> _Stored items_

▽

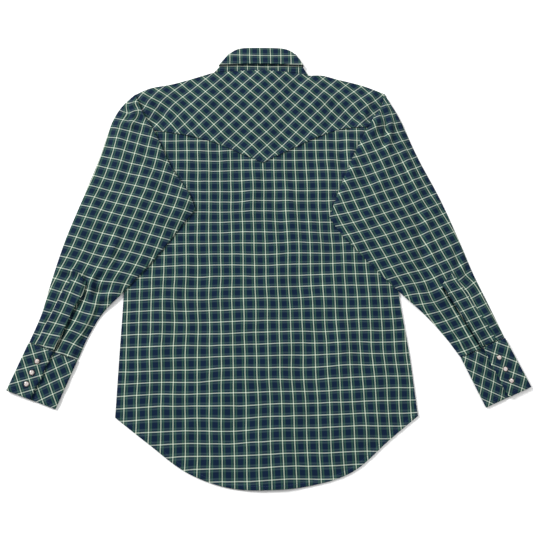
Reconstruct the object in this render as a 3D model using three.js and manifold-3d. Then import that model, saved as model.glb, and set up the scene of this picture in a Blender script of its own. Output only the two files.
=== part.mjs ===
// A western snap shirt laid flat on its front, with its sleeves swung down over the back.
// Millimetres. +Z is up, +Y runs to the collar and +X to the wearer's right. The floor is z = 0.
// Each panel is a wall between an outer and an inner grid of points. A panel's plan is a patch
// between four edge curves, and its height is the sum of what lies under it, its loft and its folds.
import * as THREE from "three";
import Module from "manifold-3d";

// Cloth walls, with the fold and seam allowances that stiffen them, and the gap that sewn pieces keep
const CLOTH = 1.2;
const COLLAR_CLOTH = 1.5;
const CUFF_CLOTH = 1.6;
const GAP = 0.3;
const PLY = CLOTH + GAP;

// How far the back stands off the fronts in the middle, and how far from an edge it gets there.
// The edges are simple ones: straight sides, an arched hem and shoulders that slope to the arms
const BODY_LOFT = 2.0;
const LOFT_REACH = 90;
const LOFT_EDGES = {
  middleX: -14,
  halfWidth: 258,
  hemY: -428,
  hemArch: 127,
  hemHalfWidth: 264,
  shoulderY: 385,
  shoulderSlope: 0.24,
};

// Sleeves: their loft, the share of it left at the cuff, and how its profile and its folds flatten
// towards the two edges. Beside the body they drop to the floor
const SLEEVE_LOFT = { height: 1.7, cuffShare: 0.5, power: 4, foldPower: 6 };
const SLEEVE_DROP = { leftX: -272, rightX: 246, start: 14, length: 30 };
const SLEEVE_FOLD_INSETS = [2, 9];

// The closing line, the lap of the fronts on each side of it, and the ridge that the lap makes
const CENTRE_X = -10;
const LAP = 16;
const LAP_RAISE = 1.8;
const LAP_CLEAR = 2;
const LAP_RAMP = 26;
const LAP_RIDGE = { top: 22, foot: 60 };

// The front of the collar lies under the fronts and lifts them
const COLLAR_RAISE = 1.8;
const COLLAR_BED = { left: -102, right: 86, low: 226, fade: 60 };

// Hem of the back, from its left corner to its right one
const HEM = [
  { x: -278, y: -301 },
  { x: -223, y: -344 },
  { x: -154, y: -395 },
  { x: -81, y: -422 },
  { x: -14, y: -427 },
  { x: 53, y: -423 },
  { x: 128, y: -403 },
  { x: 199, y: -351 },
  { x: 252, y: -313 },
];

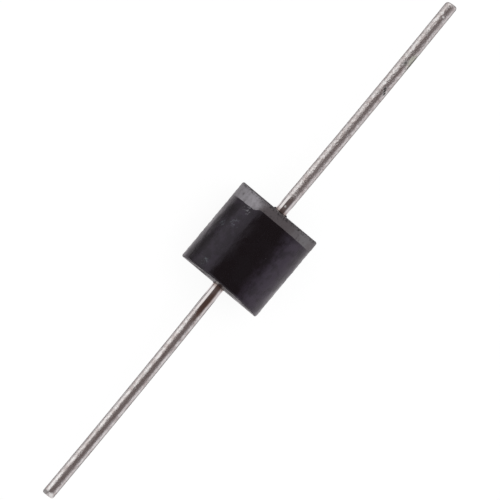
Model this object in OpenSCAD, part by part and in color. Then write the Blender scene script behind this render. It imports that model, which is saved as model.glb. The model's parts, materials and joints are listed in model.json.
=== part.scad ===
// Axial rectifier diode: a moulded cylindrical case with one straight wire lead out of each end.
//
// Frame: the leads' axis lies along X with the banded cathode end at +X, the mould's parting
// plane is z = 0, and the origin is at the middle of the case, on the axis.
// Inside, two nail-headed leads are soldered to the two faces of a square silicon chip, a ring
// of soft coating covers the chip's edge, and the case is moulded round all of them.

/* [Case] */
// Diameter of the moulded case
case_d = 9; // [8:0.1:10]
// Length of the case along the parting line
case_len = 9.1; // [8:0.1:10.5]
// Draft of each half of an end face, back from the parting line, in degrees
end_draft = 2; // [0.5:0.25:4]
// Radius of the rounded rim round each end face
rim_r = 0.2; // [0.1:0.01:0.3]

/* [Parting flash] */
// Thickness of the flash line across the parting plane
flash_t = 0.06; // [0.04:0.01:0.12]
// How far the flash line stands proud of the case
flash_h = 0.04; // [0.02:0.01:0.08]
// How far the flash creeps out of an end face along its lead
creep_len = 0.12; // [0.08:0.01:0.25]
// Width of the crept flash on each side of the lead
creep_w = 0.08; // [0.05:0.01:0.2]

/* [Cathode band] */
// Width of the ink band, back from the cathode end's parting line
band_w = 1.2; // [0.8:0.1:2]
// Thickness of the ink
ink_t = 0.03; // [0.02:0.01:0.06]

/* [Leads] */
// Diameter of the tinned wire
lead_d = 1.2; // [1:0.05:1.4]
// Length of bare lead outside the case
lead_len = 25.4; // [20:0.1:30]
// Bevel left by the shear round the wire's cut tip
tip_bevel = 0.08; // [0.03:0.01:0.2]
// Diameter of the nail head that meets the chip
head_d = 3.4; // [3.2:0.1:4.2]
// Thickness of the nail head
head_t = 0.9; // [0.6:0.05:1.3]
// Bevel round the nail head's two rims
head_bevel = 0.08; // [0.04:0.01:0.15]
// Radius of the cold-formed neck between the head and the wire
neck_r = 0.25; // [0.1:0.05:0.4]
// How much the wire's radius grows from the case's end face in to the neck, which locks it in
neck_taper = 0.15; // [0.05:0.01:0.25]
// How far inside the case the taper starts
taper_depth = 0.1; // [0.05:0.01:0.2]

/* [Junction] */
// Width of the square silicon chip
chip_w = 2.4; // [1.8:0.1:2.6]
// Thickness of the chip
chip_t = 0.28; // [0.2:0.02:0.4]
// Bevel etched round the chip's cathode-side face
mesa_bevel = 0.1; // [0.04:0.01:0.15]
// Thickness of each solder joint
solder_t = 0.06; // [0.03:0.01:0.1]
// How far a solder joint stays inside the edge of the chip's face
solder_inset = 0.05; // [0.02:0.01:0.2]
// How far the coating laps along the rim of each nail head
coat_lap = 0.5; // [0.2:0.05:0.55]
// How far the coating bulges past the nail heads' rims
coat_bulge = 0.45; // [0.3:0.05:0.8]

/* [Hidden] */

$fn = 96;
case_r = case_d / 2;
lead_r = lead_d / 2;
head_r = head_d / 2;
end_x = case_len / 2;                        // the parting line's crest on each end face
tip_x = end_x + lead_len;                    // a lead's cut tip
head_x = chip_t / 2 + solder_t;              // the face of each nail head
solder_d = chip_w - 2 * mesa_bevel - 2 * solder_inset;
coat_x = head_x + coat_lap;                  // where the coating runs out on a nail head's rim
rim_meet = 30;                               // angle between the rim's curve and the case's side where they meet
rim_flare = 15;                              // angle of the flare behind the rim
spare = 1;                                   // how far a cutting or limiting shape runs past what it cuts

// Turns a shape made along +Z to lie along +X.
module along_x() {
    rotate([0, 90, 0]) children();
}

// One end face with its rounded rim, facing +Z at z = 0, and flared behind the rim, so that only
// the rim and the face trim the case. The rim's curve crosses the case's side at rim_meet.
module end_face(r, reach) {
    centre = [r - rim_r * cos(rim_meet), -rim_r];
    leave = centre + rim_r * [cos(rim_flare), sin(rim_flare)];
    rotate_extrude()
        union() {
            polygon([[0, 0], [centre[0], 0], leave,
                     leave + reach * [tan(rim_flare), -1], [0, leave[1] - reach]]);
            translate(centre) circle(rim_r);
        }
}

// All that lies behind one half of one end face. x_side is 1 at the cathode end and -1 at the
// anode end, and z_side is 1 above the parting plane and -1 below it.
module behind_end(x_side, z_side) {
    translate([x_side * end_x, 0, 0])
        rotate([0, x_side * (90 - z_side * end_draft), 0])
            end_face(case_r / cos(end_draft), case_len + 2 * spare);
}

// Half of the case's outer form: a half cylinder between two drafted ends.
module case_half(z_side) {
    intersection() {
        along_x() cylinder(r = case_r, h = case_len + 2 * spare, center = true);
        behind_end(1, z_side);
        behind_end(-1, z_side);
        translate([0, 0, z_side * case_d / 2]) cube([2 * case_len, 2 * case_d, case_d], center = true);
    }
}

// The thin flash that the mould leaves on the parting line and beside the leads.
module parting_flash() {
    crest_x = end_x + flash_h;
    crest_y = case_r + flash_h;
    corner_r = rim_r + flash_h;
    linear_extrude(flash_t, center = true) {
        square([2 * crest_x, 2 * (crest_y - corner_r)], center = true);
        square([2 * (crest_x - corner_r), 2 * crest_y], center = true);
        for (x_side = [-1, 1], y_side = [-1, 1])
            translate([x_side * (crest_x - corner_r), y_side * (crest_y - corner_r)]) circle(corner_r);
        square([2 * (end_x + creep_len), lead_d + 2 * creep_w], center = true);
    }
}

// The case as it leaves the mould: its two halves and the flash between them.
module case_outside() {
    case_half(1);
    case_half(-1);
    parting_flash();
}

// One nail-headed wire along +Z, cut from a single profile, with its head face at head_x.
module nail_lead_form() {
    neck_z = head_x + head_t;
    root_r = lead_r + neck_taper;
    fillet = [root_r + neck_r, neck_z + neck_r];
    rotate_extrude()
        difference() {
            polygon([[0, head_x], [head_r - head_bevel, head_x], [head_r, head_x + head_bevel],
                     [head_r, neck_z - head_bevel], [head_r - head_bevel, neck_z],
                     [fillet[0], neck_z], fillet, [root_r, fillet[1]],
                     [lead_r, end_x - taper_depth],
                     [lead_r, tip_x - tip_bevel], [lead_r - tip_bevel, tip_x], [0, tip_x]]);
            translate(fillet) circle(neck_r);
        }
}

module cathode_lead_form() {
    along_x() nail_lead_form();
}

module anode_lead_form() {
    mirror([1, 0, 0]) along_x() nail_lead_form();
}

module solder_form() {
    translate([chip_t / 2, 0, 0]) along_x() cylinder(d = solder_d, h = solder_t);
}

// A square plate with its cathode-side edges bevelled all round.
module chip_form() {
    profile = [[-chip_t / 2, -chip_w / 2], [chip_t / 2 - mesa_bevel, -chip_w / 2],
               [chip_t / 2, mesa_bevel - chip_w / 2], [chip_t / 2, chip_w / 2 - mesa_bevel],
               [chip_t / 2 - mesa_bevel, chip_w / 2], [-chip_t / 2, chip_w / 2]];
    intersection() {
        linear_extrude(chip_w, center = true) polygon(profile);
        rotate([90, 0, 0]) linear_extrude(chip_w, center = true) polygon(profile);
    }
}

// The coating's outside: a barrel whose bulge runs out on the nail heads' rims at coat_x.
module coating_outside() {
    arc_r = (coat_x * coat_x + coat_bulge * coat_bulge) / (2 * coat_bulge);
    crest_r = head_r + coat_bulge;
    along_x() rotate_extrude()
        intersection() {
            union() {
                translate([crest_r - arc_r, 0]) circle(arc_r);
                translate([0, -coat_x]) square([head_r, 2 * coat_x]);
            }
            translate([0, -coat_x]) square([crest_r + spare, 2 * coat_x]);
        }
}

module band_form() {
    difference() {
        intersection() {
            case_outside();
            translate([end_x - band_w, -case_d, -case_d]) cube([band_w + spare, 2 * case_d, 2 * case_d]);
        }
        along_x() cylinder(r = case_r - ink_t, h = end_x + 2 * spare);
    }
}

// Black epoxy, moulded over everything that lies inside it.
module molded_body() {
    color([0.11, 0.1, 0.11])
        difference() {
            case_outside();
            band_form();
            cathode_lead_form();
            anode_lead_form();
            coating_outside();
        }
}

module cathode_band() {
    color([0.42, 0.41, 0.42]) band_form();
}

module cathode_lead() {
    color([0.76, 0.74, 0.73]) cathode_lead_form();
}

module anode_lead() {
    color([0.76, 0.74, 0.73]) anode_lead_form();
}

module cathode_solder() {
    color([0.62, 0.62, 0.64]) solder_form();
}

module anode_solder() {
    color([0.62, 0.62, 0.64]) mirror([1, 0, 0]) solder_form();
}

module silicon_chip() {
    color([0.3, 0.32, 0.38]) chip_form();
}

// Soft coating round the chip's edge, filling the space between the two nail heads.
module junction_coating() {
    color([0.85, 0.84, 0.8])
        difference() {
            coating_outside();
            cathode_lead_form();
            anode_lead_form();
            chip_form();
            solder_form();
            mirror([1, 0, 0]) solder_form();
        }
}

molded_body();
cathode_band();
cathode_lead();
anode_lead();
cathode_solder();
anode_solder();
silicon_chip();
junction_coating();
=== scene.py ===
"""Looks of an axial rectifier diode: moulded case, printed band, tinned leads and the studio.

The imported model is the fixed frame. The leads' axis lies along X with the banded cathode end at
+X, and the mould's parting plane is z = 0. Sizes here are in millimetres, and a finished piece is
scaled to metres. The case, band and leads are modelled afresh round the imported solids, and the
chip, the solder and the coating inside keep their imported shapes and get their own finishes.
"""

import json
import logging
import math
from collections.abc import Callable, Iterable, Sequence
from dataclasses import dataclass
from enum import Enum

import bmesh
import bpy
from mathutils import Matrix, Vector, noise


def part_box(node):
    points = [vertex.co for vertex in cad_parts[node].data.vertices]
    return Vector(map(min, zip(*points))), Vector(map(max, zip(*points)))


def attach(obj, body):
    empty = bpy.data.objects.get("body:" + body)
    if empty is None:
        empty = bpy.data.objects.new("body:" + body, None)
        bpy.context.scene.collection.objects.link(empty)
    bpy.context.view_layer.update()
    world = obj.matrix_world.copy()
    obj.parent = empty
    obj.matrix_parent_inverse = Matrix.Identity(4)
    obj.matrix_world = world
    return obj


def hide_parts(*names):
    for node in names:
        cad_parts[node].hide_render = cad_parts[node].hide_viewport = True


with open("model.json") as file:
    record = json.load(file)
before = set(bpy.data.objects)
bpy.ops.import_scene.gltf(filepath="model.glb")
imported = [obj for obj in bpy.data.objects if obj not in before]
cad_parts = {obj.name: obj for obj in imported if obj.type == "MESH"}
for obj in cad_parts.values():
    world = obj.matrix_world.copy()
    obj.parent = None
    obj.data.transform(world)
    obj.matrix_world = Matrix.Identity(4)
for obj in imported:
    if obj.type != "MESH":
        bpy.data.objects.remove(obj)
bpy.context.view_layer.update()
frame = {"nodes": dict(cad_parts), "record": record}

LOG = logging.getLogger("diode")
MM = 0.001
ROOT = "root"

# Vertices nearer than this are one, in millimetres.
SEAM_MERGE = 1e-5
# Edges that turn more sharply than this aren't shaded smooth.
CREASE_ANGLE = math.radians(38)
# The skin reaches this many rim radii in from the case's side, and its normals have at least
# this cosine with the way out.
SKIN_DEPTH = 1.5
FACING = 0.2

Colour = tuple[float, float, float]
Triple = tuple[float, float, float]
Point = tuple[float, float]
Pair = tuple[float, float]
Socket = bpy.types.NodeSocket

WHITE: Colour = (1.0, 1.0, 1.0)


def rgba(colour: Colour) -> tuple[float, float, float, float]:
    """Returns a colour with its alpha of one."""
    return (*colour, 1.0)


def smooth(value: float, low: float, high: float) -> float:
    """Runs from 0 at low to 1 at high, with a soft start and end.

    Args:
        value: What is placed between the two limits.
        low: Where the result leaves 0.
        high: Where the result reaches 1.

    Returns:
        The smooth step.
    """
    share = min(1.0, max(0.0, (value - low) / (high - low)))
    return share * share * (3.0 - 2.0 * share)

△

> _Challenge_
Show all lines from the records above where the word "points" occurs.

> _Reply to the exercise_
// Each panel is a wall between an outer and an inner grid of points. A panel's plan is a patch
    points = [vertex.co for vertex in cad_parts[node].data.vertices]
    return Vector(map(min, zip(*points))), Vector(map(max, zip(*points)))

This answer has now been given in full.